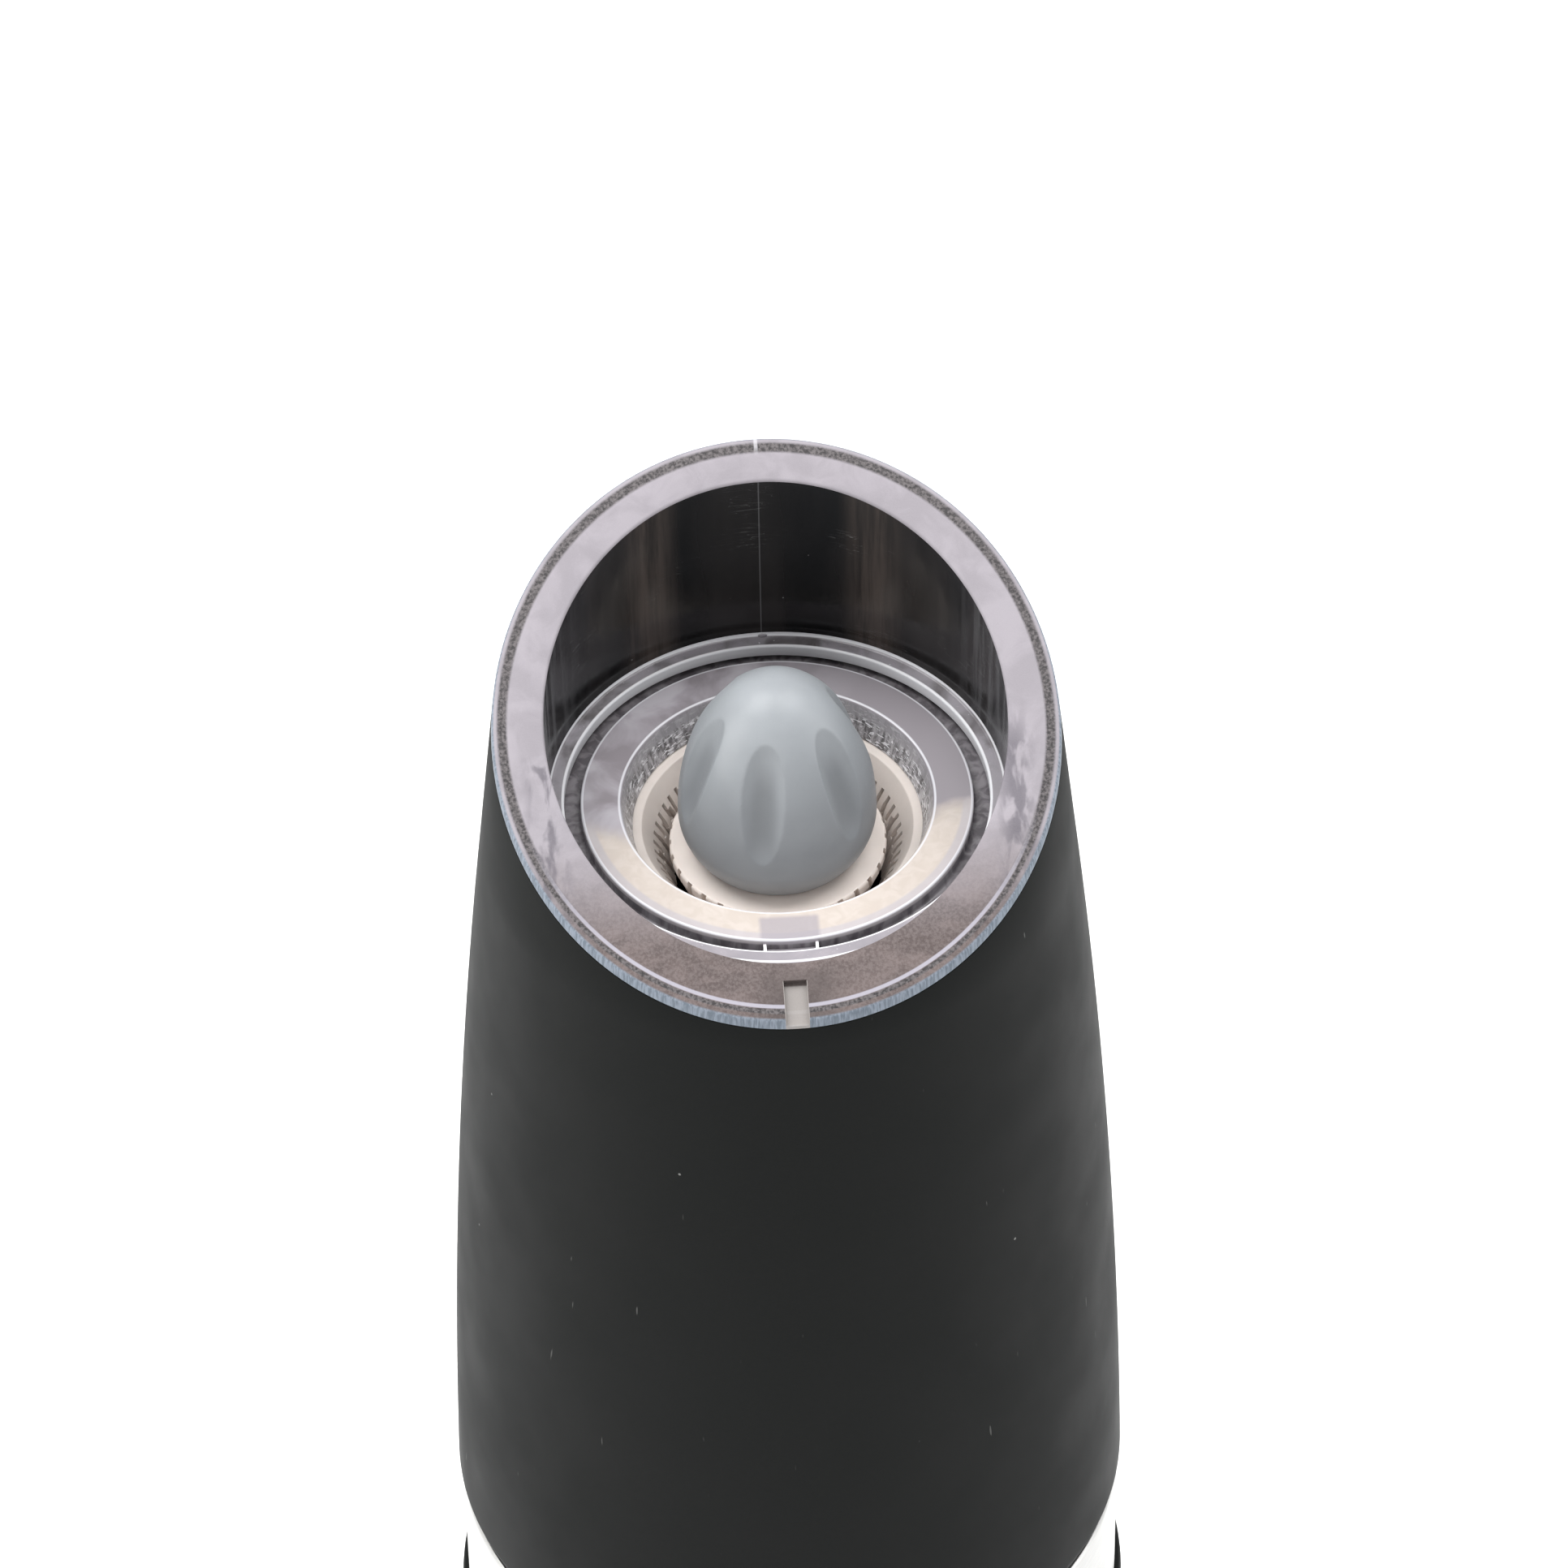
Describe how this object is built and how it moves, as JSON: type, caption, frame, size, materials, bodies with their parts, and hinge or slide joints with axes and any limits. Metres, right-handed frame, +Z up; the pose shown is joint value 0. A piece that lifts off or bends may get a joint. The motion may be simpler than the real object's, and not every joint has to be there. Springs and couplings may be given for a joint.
{
  "type": "pepper mill",
  "caption": "Battery pepper mill with a slanted clear mouth over a ceramic burr, a tapered black body and a steel band; it grinds when tipped over.",
  "frame": {"origin": "centre of the base, on the table the mill stands on", "axes": "+Z up along the mill's axis, -Y towards the low side of the slanted mouth, +X to the right of someone facing the mouth"},
  "size_m": [0.0584, 0.0584, 0.2002],
  "materials": {
    "black_soft_touch": "soft-touch satin",
    "black_rubber": "matte",
    "clear_silicone": "matte",
    "black_nylon": "moulded",
    "brushed_band": "brushed round the axis",
    "zinc_screw": "zinc plated",
    "motor_steel": "nickel plated",
    "brass": "turned",
    "red_wire": "insulation",
    "white_wire": "insulation",
    "gear_blue": "moulded acetal",
    "gear_cream": "moulded acetal",
    "magnet": "sintered ferrite",
    "board_green": "solder mask",
    "board_parts": "moulded",
    "nickel": "bright",
    "cell_sleeve": "printed sleeve, no marks",
    "armature": "lamination and copper",
    "clear_acrylic": "clear, polished",
    "smoked_acrylic": "smoked, polished",
    "white_ceramic": "fired, unglazed",
    "lamp_clear": "clear dome",
    "shaft_steel": "drawn",
    "knob_grey": "fine satin"
  },
  "bodies": {
    "housing": {"lower_shell": "black_soft_touch", "foot_ring": "black_rubber"},
    "motor_unit": {"motor_frame": "black_nylon", "steel_band": "brushed_band", "spigot_lid": "black_nylon", "spigot_seal": "black_rubber", "chamber_seal": "clear_silicone", "lid_screws": "zinc_screw", "contact_pins": "brass", "pin_wires": "red_wire", "gearbox_base": "black_nylon", "gearbox_case": "gear_blue", "gearbox_cover": "black_nylon", "gearbox_screws": "zinc_screw", "output_bush": "brass", "motor_can": "motor_steel", "motor_end_cap": "black_nylon", "motor_magnets": "magnet", "motor_terminals": "brass", "motor_wires": "red_wire", "circuit_board": "board_green", "board_parts": "board_parts", "tilt_switch_can": "nickel", "battery_holder": "black_nylon", "battery_cells": "cell_sleeve", "battery_contacts": "brass", "holder_screws": "zinc_screw"},
    "tilt_ball": {"tilt_ball": "nickel"},
    "rotor": {"motor_shaft": "shaft_steel", "motor_armature": "armature", "motor_pinion": "brass"},
    "first_stage": {"first_carrier": "gear_cream"},
    "first_planet_1": {"first_planet_1": "gear_cream"},
    "first_planet_2": {"first_planet_2": "gear_cream"},
    "first_planet_3": {"first_planet_3": "gear_cream"},
    "output": {"output_carrier": "gear_cream"},
    "second_planet_1": {"second_planet_1": "gear_cream"},
    "second_planet_2": {"second_planet_2": "gear_cream"},
    "second_planet_3": {"second_planet_3": "gear_cream"},
    "head": {"upper_shell": "black_soft_touch", "clear_collar": "clear_acrylic", "burr_holder": "clear_acrylic", "outer_burr": "white_ceramic", "spice_chamber": "smoked_acrylic", "chamber_screws": "zinc_screw", "shaft_bridge": "black_nylon", "lamp": "lamp_clear", "lamp_housing": "clear_acrylic", "lamp_wires": "white_wire", "contact_pads": "brass"},
    "shaft": {"drive_shaft": "shaft_steel", "shaft_clip": "shaft_steel", "burr_spring": "shaft_steel"},
    "burr": {"inner_burr": "white_ceramic", "burr_core": "black_nylon"},
    "knob": {"coarseness_knob": "knob_grey", "knob_nut": "brass"}
  },
  "joints": [
    {"name": "unit_lift", "type": "slide", "parent": "housing", "child": "motor_unit", "axis": [0, 0, 1], "range_m": [0, 0.085]},
    {"name": "head_lift", "type": "slide", "parent": "motor_unit", "child": "head", "axis": [0, 0, 1], "range_m": [0, 0.05]},
    {"name": "tilt_ball_roll", "type": "slide", "parent": "motor_unit", "child": "tilt_ball", "axis": [0, 0, 1], "range_m": [0, 0.0038]},
    {"name": "motor_spin", "type": "hinge", "parent": "motor_unit", "child": "rotor", "pos_m": [0, 0, 0.098], "axis": [0, 0, 1], "continuous": true},
    {"name": "first_stage_spin", "type": "hinge", "parent": "motor_unit", "child": "first_stage", "pos_m": [0, 0, 0.106], "axis": [0, 0, 1], "continuous": true},
    {"name": "output_spin", "type": "hinge", "parent": "motor_unit", "child": "output", "pos_m": [0, 0, 0.116], "axis": [0, 0, 1], "continuous": true},
    {"name": "first_planet_1_spin", "type": "hinge", "parent": "first_stage", "child": "first_planet_1", "pos_m": [0.0072, 0, 0.1023], "axis": [0, 0, 1], "continuous": true},
    {"name": "first_planet_2_spin", "type": "hinge", "parent": "first_stage", "child": "first_planet_2", "pos_m": [-0.0036, 0.00624, 0.1023], "axis": [0, 0, 1], "continuous": true},
    {"name": "first_planet_3_spin", "type": "hinge", "parent": "first_stage", "child": "first_planet_3", "pos_m": [-0.0036, -0.00624, 0.1023], "axis": [0, 0, 1], "continuous": true},
    {"name": "second_planet_1_spin", "type": "hinge", "parent": "output", "child": "second_planet_1", "pos_m": [0.0072, 0, 0.1099], "axis": [0, 0, 1], "continuous": true},
    {"name": "second_planet_2_spin", "type": "hinge", "parent": "output", "child": "second_planet_2", "pos_m": [-0.0036, 0.00624, 0.1099], "axis": [0, 0, 1], "continuous": true},
    {"name": "second_planet_3_spin", "type": "hinge", "parent": "output", "child": "second_planet_3", "pos_m": [-0.0036, -0.00624, 0.1099], "axis": [0, 0, 1], "continuous": true},
    {"name": "shaft_spin", "type": "hinge", "parent": "head", "child": "shaft", "pos_m": [0, 0, 0.161], "axis": [0, 0, 1], "continuous": true},
    {"name": "burr_shift", "type": "slide", "parent": "shaft", "child": "burr", "axis": [0, 0, 1], "range_m": [-0.0006, 0.0006], "deforming": ["burr_spring"]},
    {"name": "knob_turn", "type": "hinge", "parent": "burr", "child": "knob", "pos_m": [0, 0, 0.18], "axis": [0, 0, 1], "range_deg": [-270, 270]}
  ],
  "couplings": [
    {"joint": "first_stage_spin", "follows": "motor_spin", "ratio": 0.16667},
    {"joint": "output_spin", "follows": "motor_spin", "ratio": 0.027778},
    {"joint": "shaft_spin", "follows": "motor_spin", "ratio": 0.027778},
    {"joint": "first_planet_1_spin", "follows": "motor_spin", "ratio": -0.41667},
    {"joint": "first_planet_2_spin", "follows": "motor_spin", "ratio": -0.41667},
    {"joint": "first_planet_3_spin", "follows": "motor_spin", "ratio": -0.41667},
    {"joint": "second_planet_1_spin", "follows": "motor_spin", "ratio": -0.069444},
    {"joint": "second_planet_2_spin", "follows": "motor_spin", "ratio": -0.069444},
    {"joint": "second_planet_3_spin", "follows": "motor_spin", "ratio": -0.069444},
    {"joint": "knob_turn", "follows": "burr_shift", "rad_per_m": 7854}
  ]
}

(Short exercise):
Repeat the material above in full, keeping every word.

(Result below):
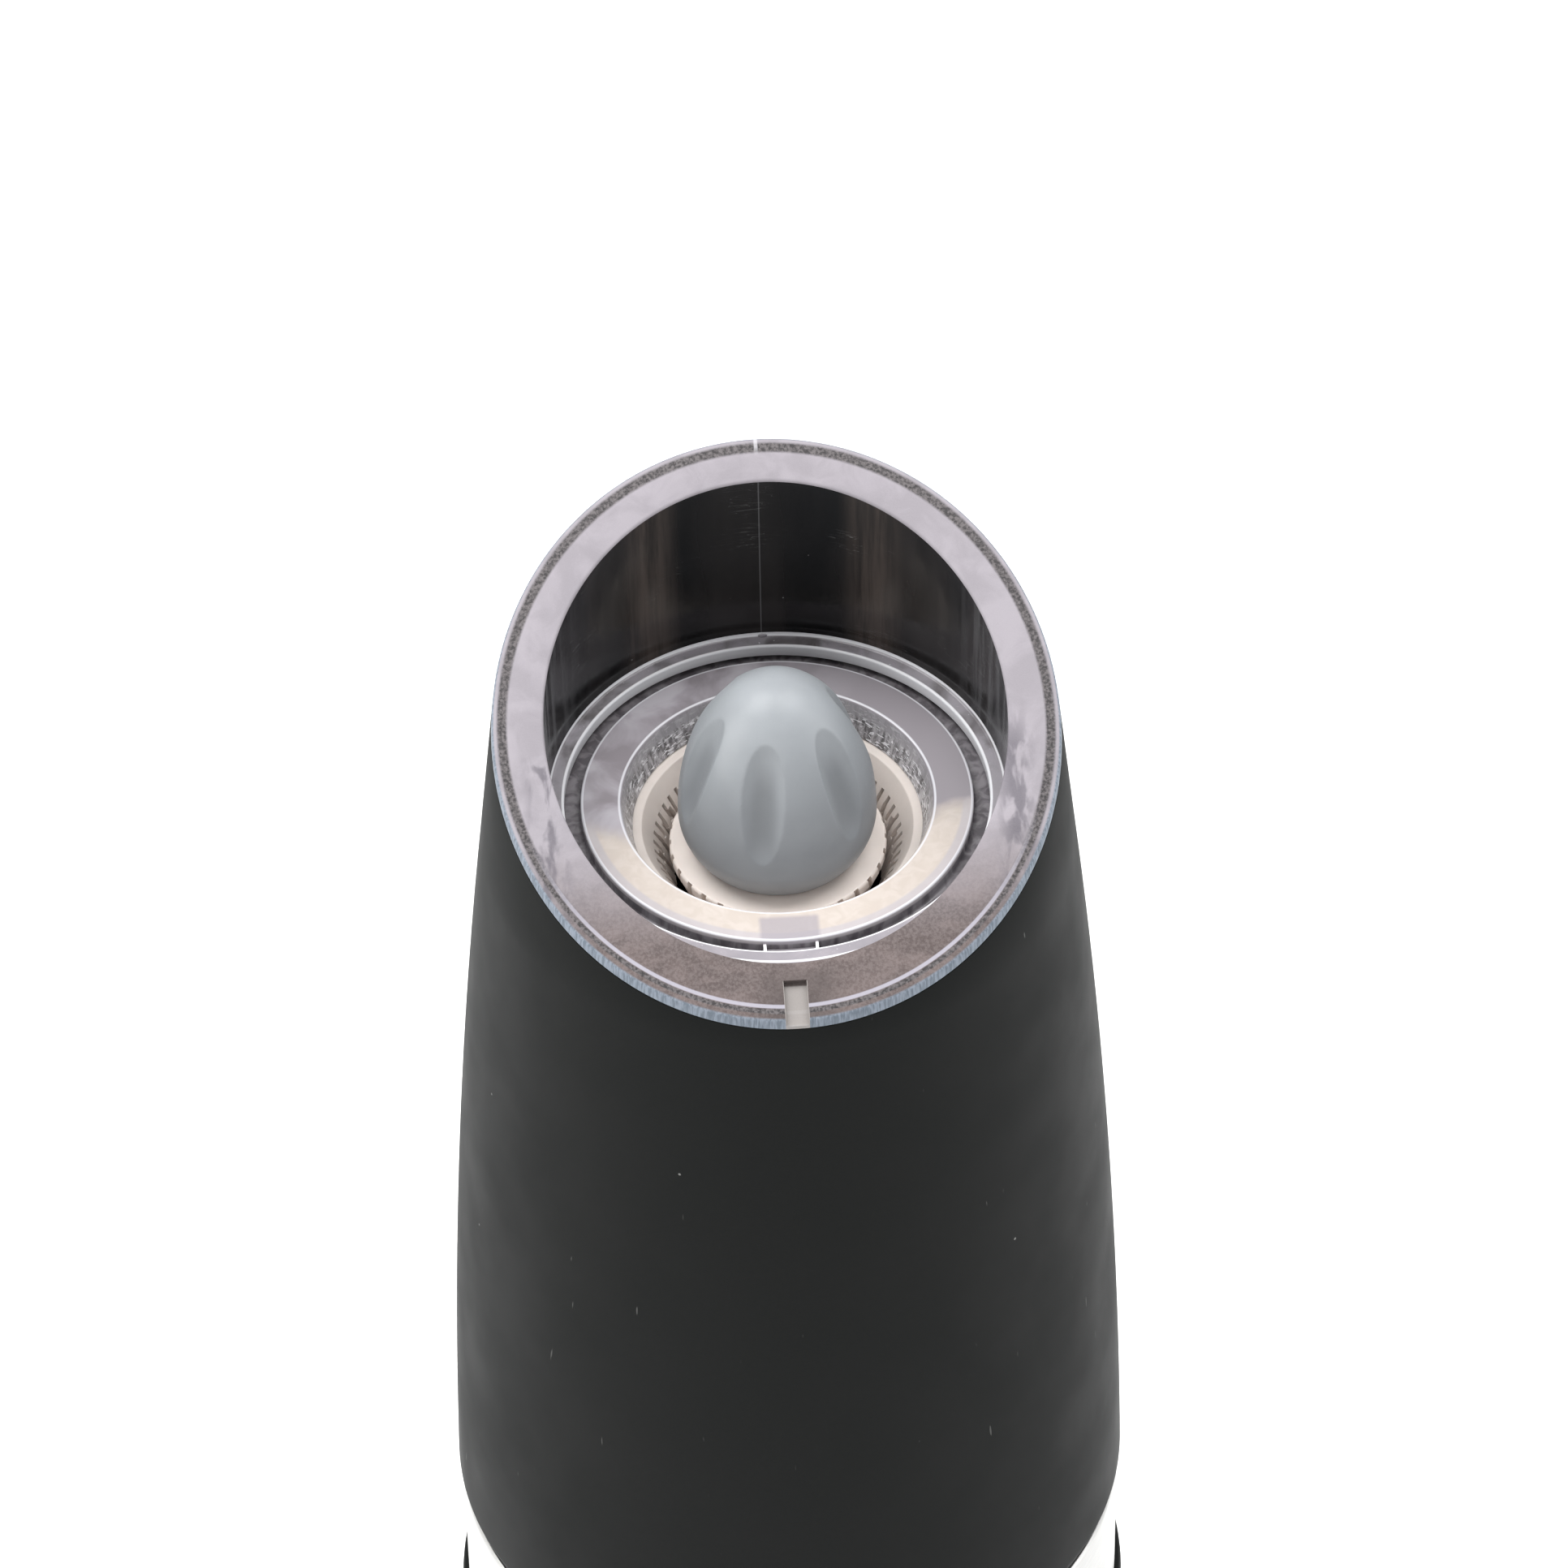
Describe how this object is built and how it moves, as JSON: type, caption, frame, size, materials, bodies with their parts, and hinge or slide joints with axes and any limits. Metres, right-handed frame, +Z up; the pose shown is joint value 0. A piece that lifts off or bends may get a joint. The motion may be simpler than the real object's, and not every joint has to be there. Springs and couplings may be given for a joint.
{
  "type": "pepper mill",
  "caption": "Battery pepper mill with a slanted clear mouth over a ceramic burr, a tapered black body and a steel band; it grinds when tipped over.",
  "frame": {"origin": "centre of the base, on the table the mill stands on", "axes": "+Z up along the mill's axis, -Y towards the low side of the slanted mouth, +X to the right of someone facing the mouth"},
  "size_m": [0.0584, 0.0584, 0.2002],
  "materials": {
    "black_soft_touch": "soft-touch satin",
    "black_rubber": "matte",
    "clear_silicone": "matte",
    "black_nylon": "moulded",
    "brushed_band": "brushed round the axis",
    "zinc_screw": "zinc plated",
    "motor_steel": "nickel plated",
    "brass": "turned",
    "red_wire": "insulation",
    "white_wire": "insulation",
    "gear_blue": "moulded acetal",
    "gear_cream": "moulded acetal",
    "magnet": "sintered ferrite",
    "board_green": "solder mask",
    "board_parts": "moulded",
    "nickel": "bright",
    "cell_sleeve": "printed sleeve, no marks",
    "armature": "lamination and copper",
    "clear_acrylic": "clear, polished",
    "smoked_acrylic": "smoked, polished",
    "white_ceramic": "fired, unglazed",
    "lamp_clear": "clear dome",
    "shaft_steel": "drawn",
    "knob_grey": "fine satin"
  },
  "bodies": {
    "housing": {"lower_shell": "black_soft_touch", "foot_ring": "black_rubber"},
    "motor_unit": {"motor_frame": "black_nylon", "steel_band": "brushed_band", "spigot_lid": "black_nylon", "spigot_seal": "black_rubber", "chamber_seal": "clear_silicone", "lid_screws": "zinc_screw", "contact_pins": "brass", "pin_wires": "red_wire", "gearbox_base": "black_nylon", "gearbox_case": "gear_blue", "gearbox_cover": "black_nylon", "gearbox_screws": "zinc_screw", "output_bush": "brass", "motor_can": "motor_steel", "motor_end_cap": "black_nylon", "motor_magnets": "magnet", "motor_terminals": "brass", "motor_wires": "red_wire", "circuit_board": "board_green", "board_parts": "board_parts", "tilt_switch_can": "nickel", "battery_holder": "black_nylon", "battery_cells": "cell_sleeve", "battery_contacts": "brass", "holder_screws": "zinc_screw"},
    "tilt_ball": {"tilt_ball": "nickel"},
    "rotor": {"motor_shaft": "shaft_steel", "motor_armature": "armature", "motor_pinion": "brass"},
    "first_stage": {"first_carrier": "gear_cream"},
    "first_planet_1": {"first_planet_1": "gear_cream"},
    "first_planet_2": {"first_planet_2": "gear_cream"},
    "first_planet_3": {"first_planet_3": "gear_cream"},
    "output": {"output_carrier": "gear_cream"},
    "second_planet_1": {"second_planet_1": "gear_cream"},
    "second_planet_2": {"second_planet_2": "gear_cream"},
    "second_planet_3": {"second_planet_3": "gear_cream"},
    "head": {"upper_shell": "black_soft_touch", "clear_collar": "clear_acrylic", "burr_holder": "clear_acrylic", "outer_burr": "white_ceramic", "spice_chamber": "smoked_acrylic", "chamber_screws": "zinc_screw", "shaft_bridge": "black_nylon", "lamp": "lamp_clear", "lamp_housing": "clear_acrylic", "lamp_wires": "white_wire", "contact_pads": "brass"},
    "shaft": {"drive_shaft": "shaft_steel", "shaft_clip": "shaft_steel", "burr_spring": "shaft_steel"},
    "burr": {"inner_burr": "white_ceramic", "burr_core": "black_nylon"},
    "knob": {"coarseness_knob": "knob_grey", "knob_nut": "brass"}
  },
  "joints": [
    {"name": "unit_lift", "type": "slide", "parent": "housing", "child": "motor_unit", "axis": [0, 0, 1], "range_m": [0, 0.085]},
    {"name": "head_lift", "type": "slide", "parent": "motor_unit", "child": "head", "axis": [0, 0, 1], "range_m": [0, 0.05]},
    {"name": "tilt_ball_roll", "type": "slide", "parent": "motor_unit", "child": "tilt_ball", "axis": [0, 0, 1], "range_m": [0, 0.0038]},
    {"name": "motor_spin", "type": "hinge", "parent": "motor_unit", "child": "rotor", "pos_m": [0, 0, 0.098], "axis": [0, 0, 1], "continuous": true},
    {"name": "first_stage_spin", "type": "hinge", "parent": "motor_unit", "child": "first_stage", "pos_m": [0, 0, 0.106], "axis": [0, 0, 1], "continuous": true},
    {"name": "output_spin", "type": "hinge", "parent": "motor_unit", "child": "output", "pos_m": [0, 0, 0.116], "axis": [0, 0, 1], "continuous": true},
    {"name": "first_planet_1_spin", "type": "hinge", "parent": "first_stage", "child": "first_planet_1", "pos_m": [0.0072, 0, 0.1023], "axis": [0, 0, 1], "continuous": true},
    {"name": "first_planet_2_spin", "type": "hinge", "parent": "first_stage", "child": "first_planet_2", "pos_m": [-0.0036, 0.00624, 0.1023], "axis": [0, 0, 1], "continuous": true},
    {"name": "first_planet_3_spin", "type": "hinge", "parent": "first_stage", "child": "first_planet_3", "pos_m": [-0.0036, -0.00624, 0.1023], "axis": [0, 0, 1], "continuous": true},
    {"name": "second_planet_1_spin", "type": "hinge", "parent": "output", "child": "second_planet_1", "pos_m": [0.0072, 0, 0.1099], "axis": [0, 0, 1], "continuous": true},
    {"name": "second_planet_2_spin", "type": "hinge", "parent": "output", "child": "second_planet_2", "pos_m": [-0.0036, 0.00624, 0.1099], "axis": [0, 0, 1], "continuous": true},
    {"name": "second_planet_3_spin", "type": "hinge", "parent": "output", "child": "second_planet_3", "pos_m": [-0.0036, -0.00624, 0.1099], "axis": [0, 0, 1], "continuous": true},
    {"name": "shaft_spin", "type": "hinge", "parent": "head", "child": "shaft", "pos_m": [0, 0, 0.161], "axis": [0, 0, 1], "continuous": true},
    {"name": "burr_shift", "type": "slide", "parent": "shaft", "child": "burr", "axis": [0, 0, 1], "range_m": [-0.0006, 0.0006], "deforming": ["burr_spring"]},
    {"name": "knob_turn", "type": "hinge", "parent": "burr", "child": "knob", "pos_m": [0, 0, 0.18], "axis": [0, 0, 1], "range_deg": [-270, 270]}
  ],
  "couplings": [
    {"joint": "first_stage_spin", "follows": "motor_spin", "ratio": 0.16667},
    {"joint": "output_spin", "follows": "motor_spin", "ratio": 0.027778},
    {"joint": "shaft_spin", "follows": "motor_spin", "ratio": 0.027778},
    {"joint": "first_planet_1_spin", "follows": "motor_spin", "ratio": -0.41667},
    {"joint": "first_planet_2_spin", "follows": "motor_spin", "ratio": -0.41667},
    {"joint": "first_planet_3_spin", "follows": "motor_spin", "ratio": -0.41667},
    {"joint": "second_planet_1_spin", "follows": "motor_spin", "ratio": -0.069444},
    {"joint": "second_planet_2_spin", "follows": "motor_spin", "ratio": -0.069444},
    {"joint": "second_planet_3_spin", "follows": "motor_spin", "ratio": -0.069444},
    {"joint": "knob_turn", "follows": "burr_shift", "rad_per_m": 7854}
  ]
}